■ **Short problem**
Return the lines exactly as they stand, from the first of the material through the line containing "of the coat.".

::: Records for processing

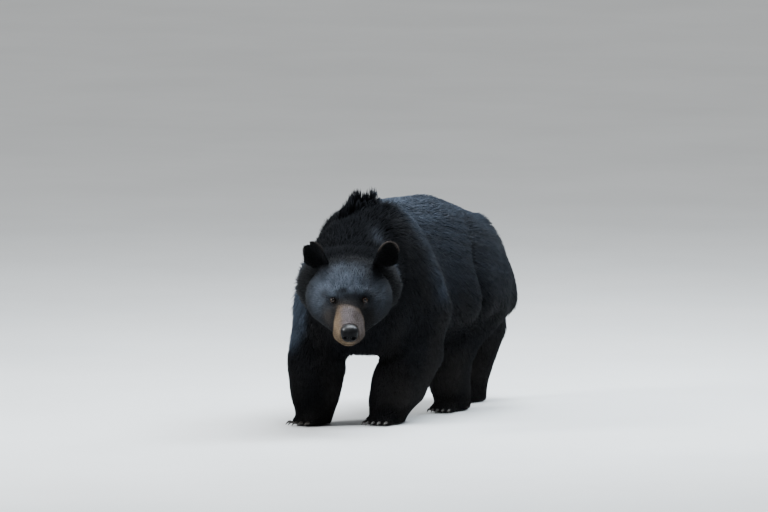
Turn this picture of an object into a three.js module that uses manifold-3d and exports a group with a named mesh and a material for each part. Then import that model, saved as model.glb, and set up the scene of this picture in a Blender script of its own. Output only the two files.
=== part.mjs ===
// A male American black bear, life size, in a slow walk: its head is low and turned to its left front.
// Millimetres, +Z up. The bear faces -Y and its left side is +X. Each solid reaches to the tips of the coat.

import * as THREE from "three";
import { mergeVertices } from "three/addons/utils/BufferGeometryUtils.js";
import Module from "manifold-3d";

const wasm = await Module();
wasm.setup();

// ---------------------------------------------------------------- driving dimensions

const gap = 0.35; // clear space between two neighbouring pieces
const socketGap = 1.5; // clear space round an eyeball
const far = 2000; // reach of a cutting block past the animal

// A station of a body form is [x, y, z, side, up, down, square]: the widest point of the section, its half
// width, its reach above and below that point, and how square it is (2 gives an ellipse).
const trunk = {
  stations: [
    [0, -430, 500, 155, 258, 202, 2.3],
    [0, -330, 500, 212, 350, 228, 2.8],
    [0, -220, 495, 224, 394, 224, 2.8],
    [0, -60, 475, 214, 412, 194, 2.1],
    [0, 90, 460, 236, 425, 172, 1.85],
    [0, 210, 455, 262, 423, 165, 1.8],
    [0, 330, 460, 250, 386, 152, 1.8],
    [0, 440, 455, 212, 334, 135, 1.8],
    [0, 550, 440, 174, 342, 130, 1.62],
    [0, 630, 440, 148, 230, 114, 1.75],
  ],
  sides: 20,
  rings: 10,
  startDome: 70,
  endDome: 75,
};

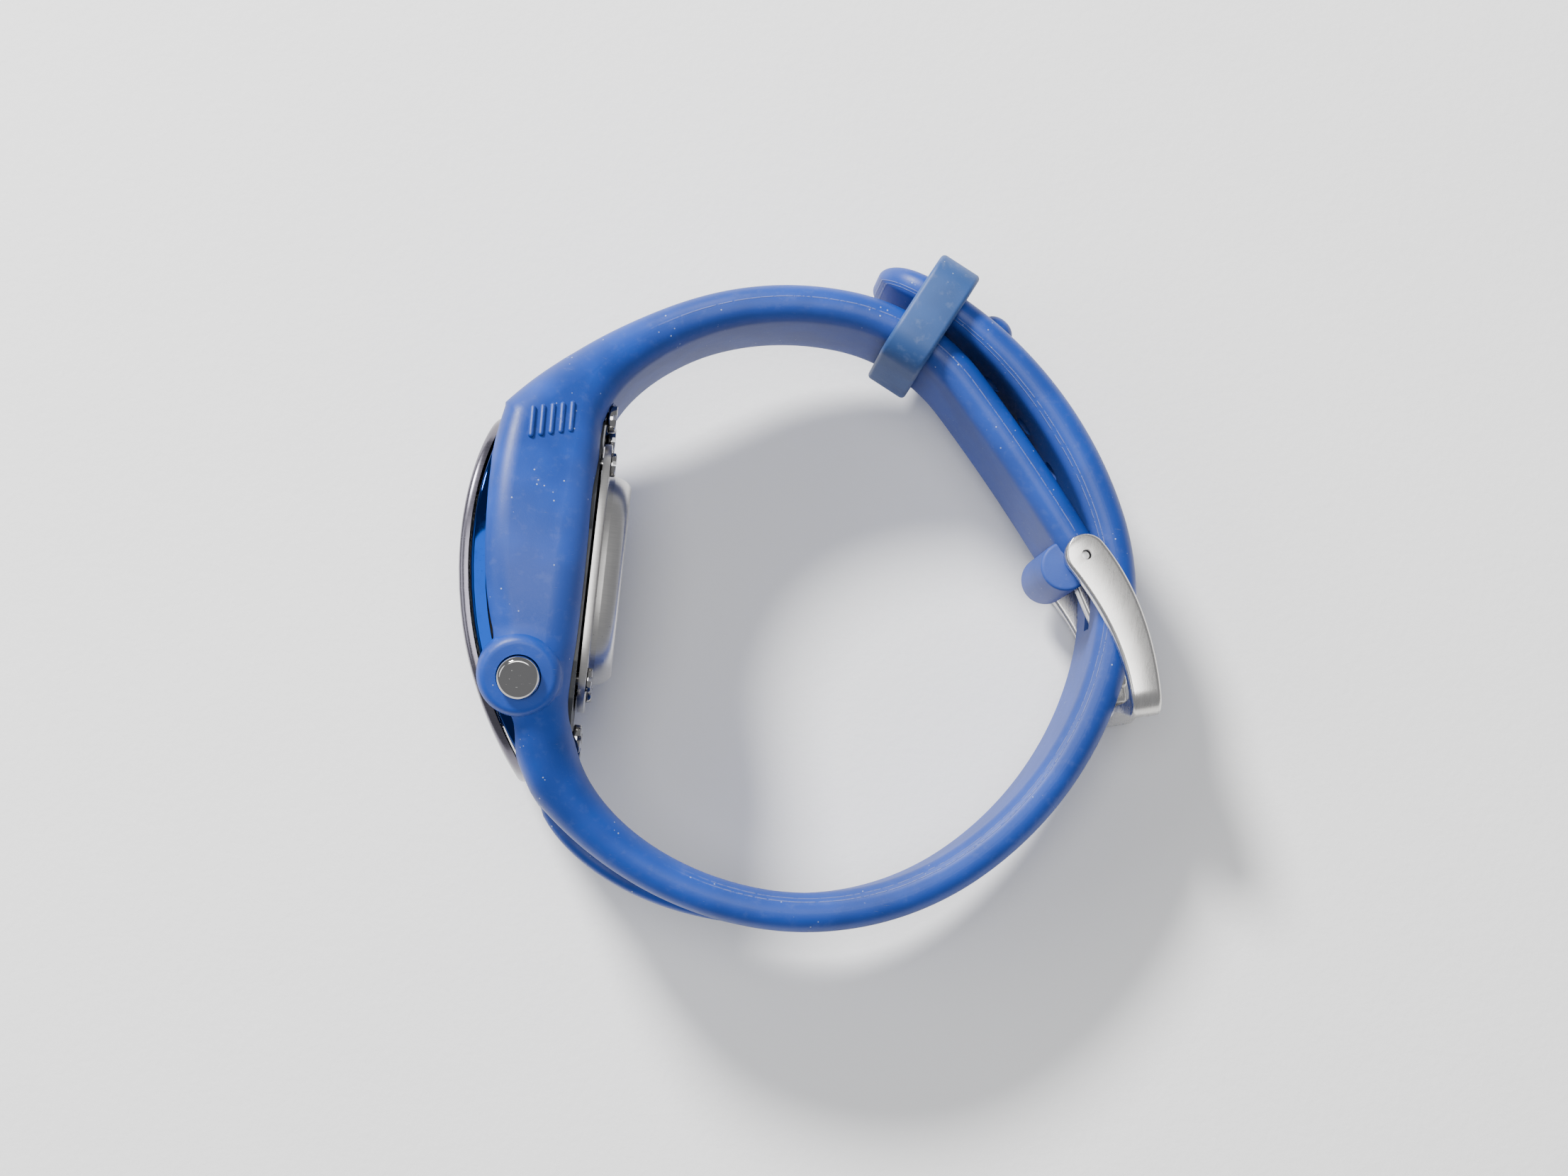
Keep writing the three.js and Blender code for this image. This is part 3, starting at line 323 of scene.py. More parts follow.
def satin_metal(name, base, rough=0.3, line=(400, 400, 9000), wear=0.12):
    """Blasted or brushed metal: fine lines one way, soft smudges, small nicks."""
    f = Finish(name, Metallic=1.0)
    brushed = f.noise(1.0, 4, 0.65, f.stretched(*line))
    smudge = f.noise(330, 3, 0.55)
    nick = f.cells(900).smooth(0.1, 0.03) * f.noise(400, 1).smooth(0.55, 0.62)
    colour = f.mix(brushed.smooth(0.3, 0.7), tint(base, 0.95), tint(base, 1.05))
    colour = f.mix(smudge.smooth(0.5, 0.8) * wear, colour, tint(base, 0.6))
    f.set("Base Color", f.mix(nick * 0.5, colour, tint(base, 0.45)))
    f.set("Roughness", (rough + brushed * 0.06 + smudge * 0.05 - 0.05).clamped())
    f.bump(brushed * 0.5 - nick, 0.000004)
    return f.material


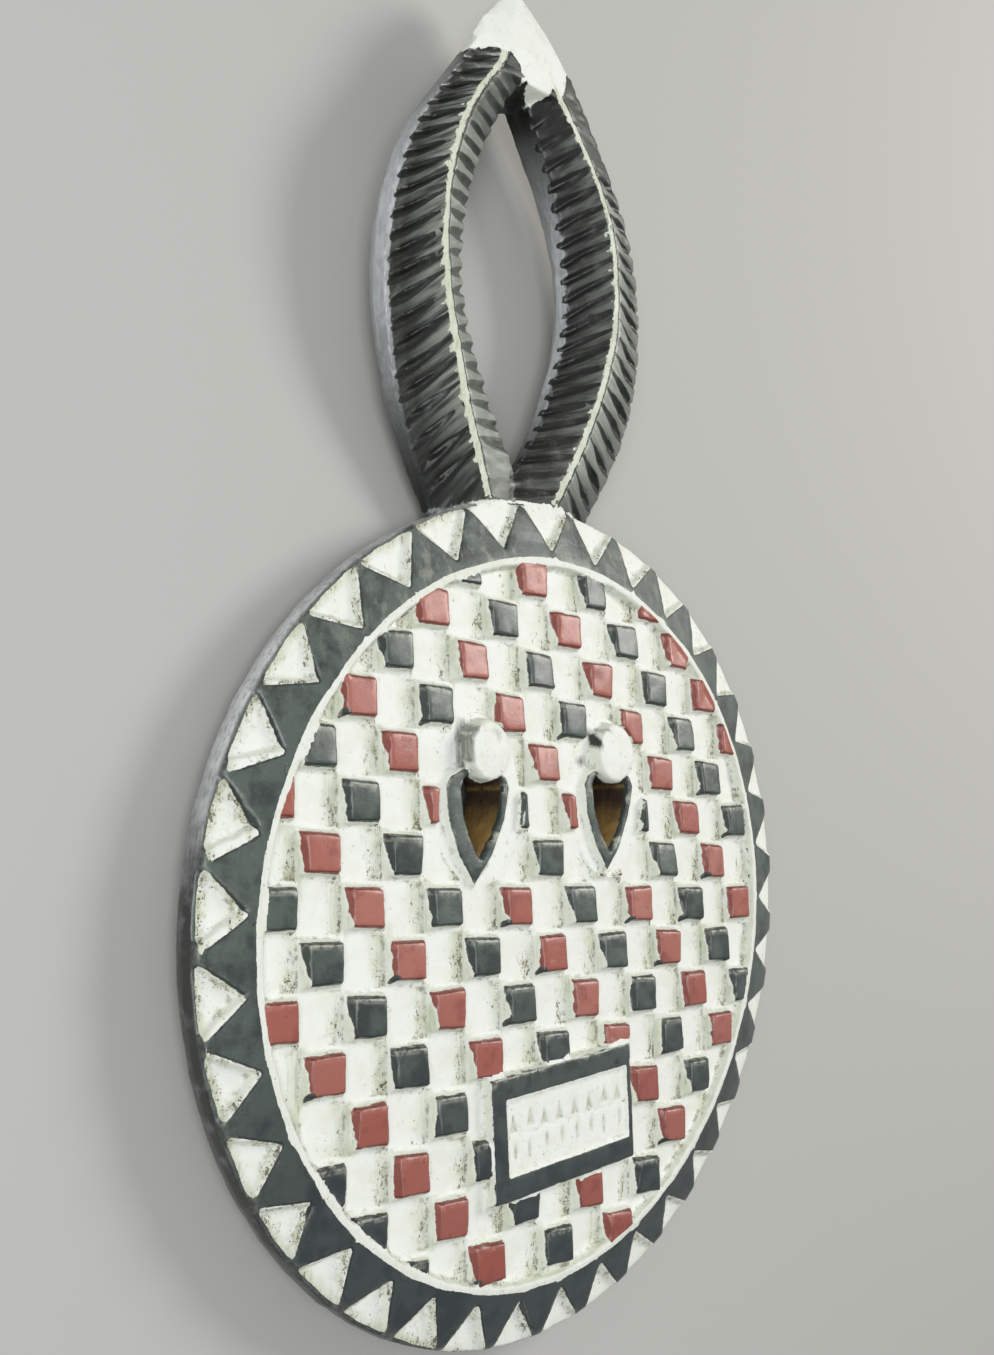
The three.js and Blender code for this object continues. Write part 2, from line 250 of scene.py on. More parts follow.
# Checker of raised squares
checker = {
    "origin": (-2.6, 1.8),
    "lean": 0.0382,
    "tilt": 0.025,
    "halfTop": 6.9,
    "wobble": 0.5,
    "reach": 158.0,
    "clipRadius": 149.8,
    # colour over each edge of a square: its reach, how much that wanders, how much squares differ, its slant
    "lap": {
        "bottom": (0.7, 0.15, 0.15, 0.0),
        "right": (0.8, 0.1, 0.15, 0.0),
        "top": (0.9, 0.12, 0.15, 0.0),
        "left": (1.15, 0.12, 0.4, 0.08),
    },
    # drip at some lower left corners: its ends in the cell, its half width, and the least hand value for one
    "dripFrom": (-7.0, -6.6),
    "dripTo": (-8.6, -8.2),
    "dripHalf": 1.3,
    "dripAbove": 0.55,
}


def checkerPlan(x, y):
    # depth inside each side of the nearest raised square, if it is red, the place in the cell, and its number
    cell, lean, tilt = disc["cell"], checker["lean"], checker["tilt"]
    across, up = x - checker["origin"][0], y - checker["origin"][1]
    scale = 1 / (cell * (1 - lean * tilt))
    i, j = (across + lean * up) * scale, (up + tilt * across) * scale
    column, row = np.round(i), np.round(j)
    p, q = (i - column) * cell, (j - row) * cell
    centreX = checker["origin"][0] + cell * column - lean * cell * row
    centreY = checker["origin"][1] + cell * row - tilt * cell * column
    c, r = column + 7, 7 - row
    half, wobble = checker["halfTop"], checker["wobble"]
    corners = []
    for k, (sx, sy) in enumerate([(-1, -1), (1, -1), (1, 1), (-1, 1)]):
        corners.append((
            centreX + half * sx - lean * half * sy + wobble * handWobble(r * 4 + k, c),
            centreY + half * sy - tilt * half * sx + wobble * handWobble(r, c * 4 + k),
        ))
    raised = ((r + c) % 2 == 1) & (np.hypot(centreX, centreY) <= checker["reach"])
    inside = {}
    for name, (ax, ay), (bx, by) in zip(checker["lap"], corners, corners[1:] + corners[:1]):
        ex, ey = bx - ax, by - ay
        inside[name] = np.where(raised, (ex * (y - ay) - ey * (x - ax)) / np.hypot(ex, ey), outside)
    red = ((c - r + 7) / 2) % 2 == 1
    return inside, red, p, q, r * 15 + c


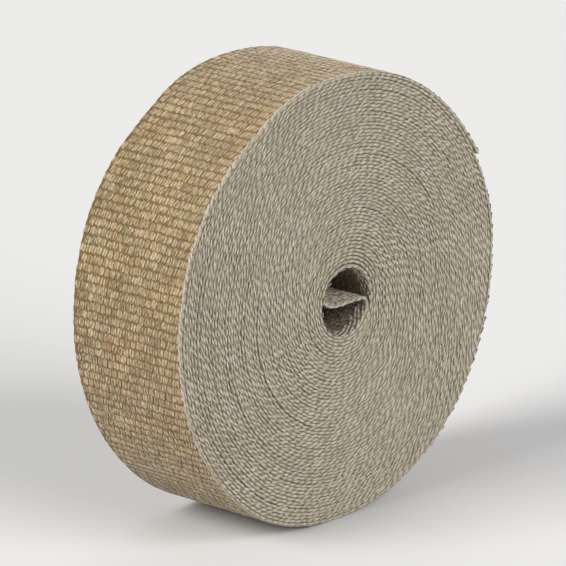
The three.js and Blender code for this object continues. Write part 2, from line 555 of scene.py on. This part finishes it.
def warp_float_tree():
    """Lays rows of floats or picks across a face of the tape, every second row shifted by half a pitch."""
    tree, given = new_tree("warp floats on a face", [
        *COMMON_INPUTS, ("Float pitch", "Float"), ("Floats per row", "Int"), ("Side", "Float"),
    ])
    rows = rows_along(tree, given)
    marked = add(tree, "GeometryNodeStoreNamedAttribute", {
        "Geometry": rows["Points"], "Name": "along", "Value": rows["Tangent"],
    }, data_type="FLOAT_VECTOR", domain="POINT")
    odd = number(tree, "MODULO", add(tree, "GeometryNodeInputIndex").outputs[0], 2.0)
    quarter = number(tree, "MULTIPLY_ADD", odd, 0.5, -0.25)
    shift = crosswise(tree, number(tree, "MULTIPLY", quarter, given["Float pitch"]))
    shifted = add(tree, "GeometryNodeSetPosition", {"Geometry": marked.outputs[0], "Offset": shift})
    gaps = number(tree, "SUBTRACT", given["Floats per row"], 1.0)
    reach = number(tree, "MULTIPLY", gaps, given["Float pitch"])
    line = add(tree, "GeometryNodeMeshLine", {
        "Count": given["Floats per row"],
        "Start Location": crosswise(tree, number(tree, "MULTIPLY", reach, -0.5)),
        "Offset": crosswise(tree, given["Float pitch"]),
    }, mode="OFFSET")
    lines = add(tree, "GeometryNodeInstanceOnPoints", {
        "Points": shifted.outputs[0], "Instance": line.outputs[0],
    })
    places = add(tree, "GeometryNodeRealizeInstances", {"Geometry": lines.outputs[0]})
    along = add(tree, "GeometryNodeInputNamedAttribute", {"Name": "along"}, data_type="FLOAT_VECTOR")
    outward = vector(tree, "CROSS_PRODUCT", along.outputs[0], (0, 1, 0))
    rotation = add(tree, "FunctionNodeAxesToRotation", {
        0: scaled(tree, outward, given["Side"]), 1: along.outputs[0],
    }, primary_axis="Z", secondary_axis="X")
    scatter(tree, given, places.outputs[0], rotation.outputs[0])
    return tree


def grown(name, line, tree, values):
    """Runs a geometry tree on a guide line and keeps what it makes as a plain mesh."""
    modifier = line.modifiers.new("weave", "NODES")
    modifier.node_group = tree
    inputs = [item for item in tree.interface.items_tree if item.in_out == "INPUT"]
    identifiers = {item.name: item.identifier for item in inputs}
    for label, value in values.items():
        modifier[identifiers[label]] = value
    line.update_tag()
    bpy.context.view_layer.update()
    graph = bpy.context.evaluated_depsgraph_get()
    evaluated = line.evaluated_get(graph)
    mesh = bpy.data.meshes.new_from_object(evaluated, preserve_all_data_layers=True, depsgraph=graph)
    mesh.name = name
    made = bpy.data.objects.new(name, mesh)
    bpy.context.scene.collection.objects.link(made)
    bpy.data.objects.remove(line)
    return made


def material_tree(name):
    """A new material, its node tree, and its shader."""
    material = bpy.data.materials.new(name)
    material.use_nodes = True
    tree = material.node_tree
    return material, tree, tree.nodes["Principled BSDF"]


def weighted_sum(tree, parts):
    """Adds up sockets, each by its own weight."""
    total = 0.0
    for socket, weight in parts:
        total = number(tree, "MULTIPLY_ADD", socket, weight, total)
    return total


def spread_out(tree, sockets):
    """A noise whose usual range is spread out to 0 to 1."""
    noise = add(tree, "ShaderNodeTexNoise", sockets)
    return add(tree, "ShaderNodeMapRange", {
        "Value": noise.outputs["Fac"], "From Min": 0.37, "From Max": 0.63,
    }).outputs[0]


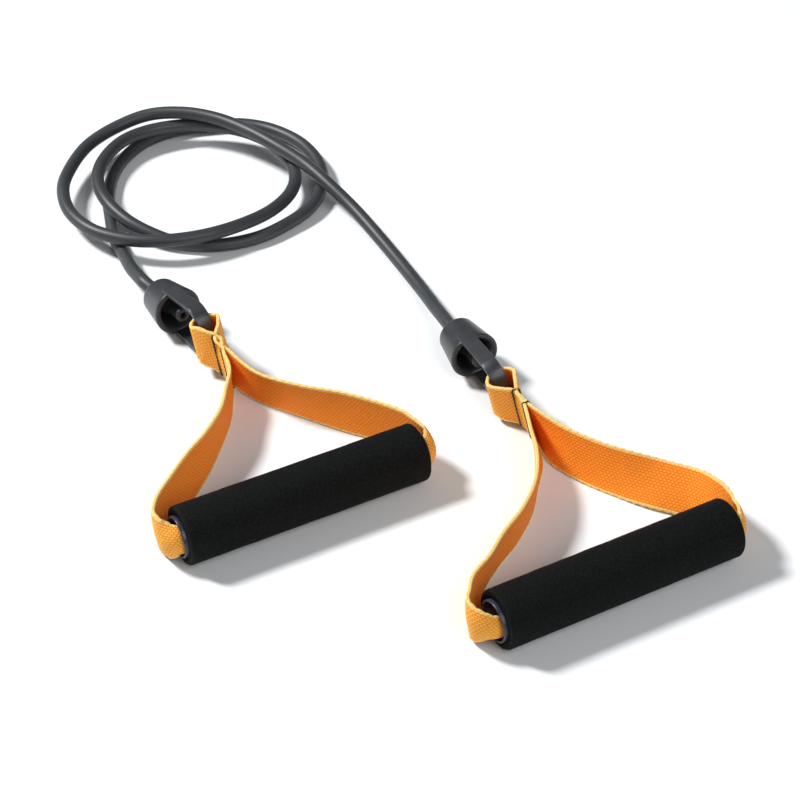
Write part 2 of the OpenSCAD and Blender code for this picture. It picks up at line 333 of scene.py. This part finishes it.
def webbing_material():
    """Woven tape: rows of short floats along the strap, each row half a step from the next."""
    m = Nodes("webbing")
    m.set(specular_ior_level=0.15, subsurface_weight=0.35, subsurface_scale=0.0025)
    m.shader.inputs["Subsurface Radius"].default_value = (1.0, 0.3, 0.08)
    uv = m.add("ShaderNodeUVMap", uv_map="surface").outputs["UV"]
    split = m.add("ShaderNodeSeparateXYZ")
    m.link(uv, split.inputs[0])
    along, across = split.outputs["X"], split.outputs["Y"]
    column = m.math("DIVIDE", across, WARP_PITCH)
    odd = m.math("FLOORED_MODULO", m.math("FLOOR", column), 2)
    step = m.math("ADD", m.math("DIVIDE", along, WEFT_PITCH), m.math("MULTIPLY", odd, 0.5))
    float_height = m.math("ABSOLUTE", m.math("SINE", m.math("MULTIPLY", step, math.pi)))
    column_height = m.math("ABSOLUTE", m.math("SINE", m.math("MULTIPLY", column, math.pi)))
    weave = m.math("MULTIPLY", m.math("POWER", float_height, 0.6), m.math("POWER", column_height, 0.5))
    fibres = m.noise(3500, 3)
    height = m.math("ADD", weave, m.math("MULTIPLY", fibres, 0.35))
    # Painted shade and highlight: the weave's floats are coloured lighter and more yellow on top and darker in the
    # gaps between them, mixed with random tone.
    weave_shade_and_tone = m.math("ADD", m.math("MULTIPLY", weave, 0.7), m.math("MULTIPLY", m.noise(700, 3), 0.4))
    # Painted light and shade: the outer face is coloured paler and more gold, as if lit, and the inner face darker
    # and redder, as if in shade.
    inner_face_painted_shade = m.ramp(weave_shade_and_tone, [(0.1, (0.72, 0.13, 0.006)), (0.55, (0.98, 0.26, 0.02)), (0.95, (1.0, 0.38, 0.04))])
    outer_face_painted_light = m.ramp(weave_shade_and_tone, [(0.1, (0.55, 0.17, 0.010)), (0.55, (0.88, 0.35, 0.04)), (0.95, (0.98, 0.52, 0.11))])
    # Painted highlight: a pale yellow band along both edges of each face, standing in for light catching the
    # selvedges.
    selvedge_highlight = m.ramp(weave_shade_and_tone, [(0.1, (0.72, 0.34, 0.06)), (0.6, (0.97, 0.66, 0.24))])
    lap = web_distances()[WEB_ACROSS + 5]
    colour = m.mix(m.math("GREATER_THAN", across, lap - 1 * MM), inner_face_painted_shade, outer_face_painted_light)
    from_middle = m.math("ABSOLUTE", m.math("SUBTRACT", m.math("FLOORED_MODULO", across, lap), WEB_FACE / 2))
    edge_highlight_mask = m.between(from_middle, *(WEB_FACE / 2 - inset for inset in SELVEDGE_HIGHLIGHT))
    m.link(m.mix(edge_highlight_mask, colour, selvedge_highlight), m.shader.inputs["Base Color"])
    m.roughness_between(fibres, 0.55, 0.75)
    m.link(m.bump(height, 0.00025, 0.8), m.shader.inputs["Normal"])
    return m.material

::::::

■ **Worked solution**
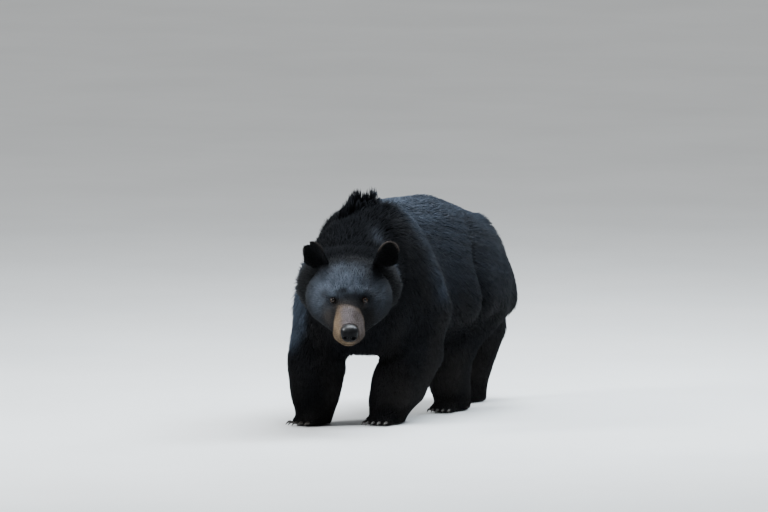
Turn this picture of an object into a three.js module that uses manifold-3d and exports a group with a named mesh and a material for each part. Then import that model, saved as model.glb, and set up the scene of this picture in a Blender script of its own. Output only the two files.
=== part.mjs ===
// A male American black bear, life size, in a slow walk: its head is low and turned to its left front.
// Millimetres, +Z up. The bear faces -Y and its left side is +X. Each solid reaches to the tips of the coat.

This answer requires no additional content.